→ Goal: Restate word for word the lines that begin the listing and end with the line holding "wasm.setup();".

→ Dataset excerpt:
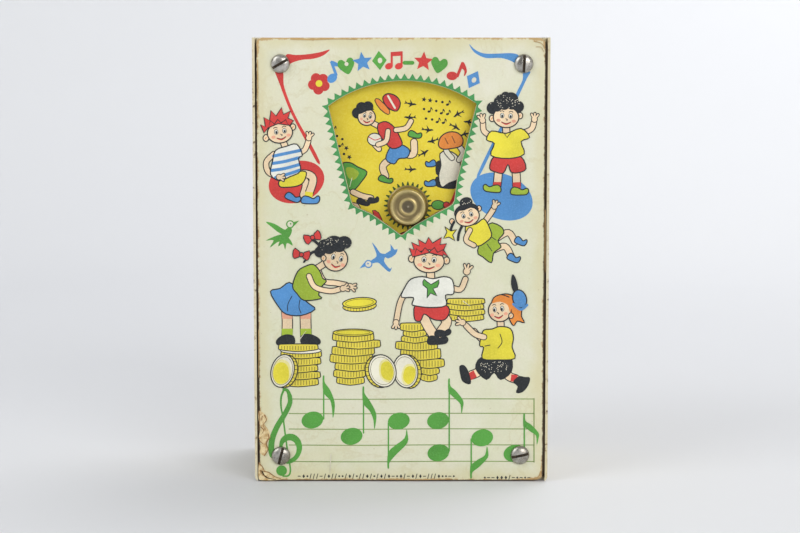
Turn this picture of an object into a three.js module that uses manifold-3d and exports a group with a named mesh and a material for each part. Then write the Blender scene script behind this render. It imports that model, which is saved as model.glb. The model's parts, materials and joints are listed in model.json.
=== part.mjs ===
// Musical coin bank: a folded sheet-steel box with a printed fibreboard front, a fan-shaped window,
// a picture disc turned by a front knob, a pinned drum and steel comb behind it, and a coin slot,
// chute, trip lever and rear coin door.  Millimetres, +Z up, the front faces -Y.
import * as THREE from "three";
import { mergeVertices } from "three/addons/utils/BufferGeometryUtils.js";
import Module from "manifold-3d";

const wasm = await Module();
wasm.setup();

// ---------------------------------------------------------------- driving dimensions
const CASE_HALF = 51.9;        // outside half width of the folded case
const SHEET = 0.9;             // case sheet thickness
const CASE_TOP = 156.8;        // height of the side walls
const CASE_DEPTH = 63.2;       // front edge to rear edge of the side walls
const BEND = 1.8;              // outside radius of the two bottom bends
const PANEL_HALF = 50.6;       // front panel half width
const PANEL_Z0 = 0.3, PANEL_Z1 = 156.78;
const PANEL_T = 3.2;           // front panel thickness
const PANEL_R = 2.4;           // front panel corner radius
const GAP = 0.3;               // gap between neighbouring pieces
const KX = 2.35, KZ = 97.8;    // knob and drum axis, parallel to Y
const DISC_R = 47.6, DISC_Y0 = 4.9, DISC_T = 0.8;
const SHAFT_R = 2.0, BORE_R = 2.08;
const DRUM_R = 11.6, DRUM_Y0 = 8.2, DRUM_Y1 = 19.9, PIN_H = 0.95;
const TRACKS = 8, TRACK_Y0 = 9.15, TRACK_STEP = 1.4;
const PLATE_Y0 = 24.0, PLATE_T = 1.2;      // mechanism plate
const SLOT_Y = 37.2, SLOT_L = 32, SLOT_W = 3.4;
const BACK_Y0 = 62.0;          // back plate, inner face
const POSTS = { ul: [-42.05, 147.72], ur: [42.68, 147.72], ll: [-42.64, 9.32], lr: [42.13, 9.54] };
const SLOT_TILT = { ul: 30, ur: 88, ll: 76, lr: 12 };  // screw slot angles, degrees from horizontal
const LEVER_Y = 30.5, LEVER_Z = 106;
const DOOR_X0 = -28, DOOR_X1 = 28, DOOR_Z0 = 12, DOOR_Z1 = 54;
const OPEN_X = 24, OPEN_Z0 = 16, OPEN_Z1 = 50; // opening in the back plate
const HINGE_X = 30, HINGE_Y = 64.9;
const LATCH_X = -19, LATCH_Z = 33;
const Y_CENTRE = -32.2;        // moves the middle of the overall depth to Y = 0

// ---------------------------------------------------------------- helpers
function solid(geometry) {
  const g = geometry.clone();
  for (const n of Object.keys(g.attributes)) if (n !== "position") g.deleteAttribute(n);
  const m = mergeVertices(g, 1e-4);
  const tri = new Uint32Array(m.index.array);
  const build = (t) => new wasm.Manifold(new wasm.Mesh({ numProp: 3, vertProperties: m.attributes.position.array, triVerts: t }));
  const s = build(tri);
  if (s.volume() > 0) return s;
  for (let i = 0; i < tri.length; i += 3) [tri[i + 1], tri[i + 2]] = [tri[i + 2], tri[i + 1]];
  return build(tri);
}
const box = (x0, x1, y0, y1, z0, z1) => {
  const g = new THREE.BoxGeometry(x1 - x0, y1 - y0, z1 - z0);
  g.translate((x0 + x1) / 2, (y0 + y1) / 2, (z0 + z1) / 2);
  return solid(g);
};
const extrude = (shape, depth, curveSegments = 12) =>
  new THREE.ExtrudeGeometry(shape, { depth, bevelEnabled: false, curveSegments });
// shape drawn in X,Z and thickened along Y
const plateY = (shape, y0, y1, seg) => {
  const g = extrude(shape, y1 - y0, seg);
  g.rotateX(Math.PI / 2);
  g.translate(0, y1, 0);
  return solid(g);
};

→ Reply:
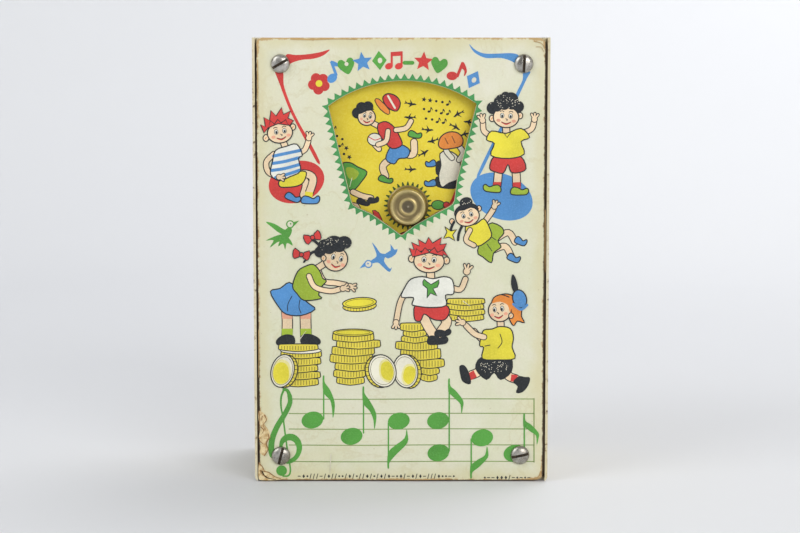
Turn this picture of an object into a three.js module that uses manifold-3d and exports a group with a named mesh and a material for each part. Then write the Blender scene script behind this render. It imports that model, which is saved as model.glb. The model's parts, materials and joints are listed in model.json.
=== part.mjs ===
// Musical coin bank: a folded sheet-steel box with a printed fibreboard front, a fan-shaped window,
// a picture disc turned by a front knob, a pinned drum and steel comb behind it, and a coin slot,
// chute, trip lever and rear coin door.  Millimetres, +Z up, the front faces -Y.
import * as THREE from "three";
import { mergeVertices } from "three/addons/utils/BufferGeometryUtils.js";
import Module from "manifold-3d";

const wasm = await Module();
wasm.setup();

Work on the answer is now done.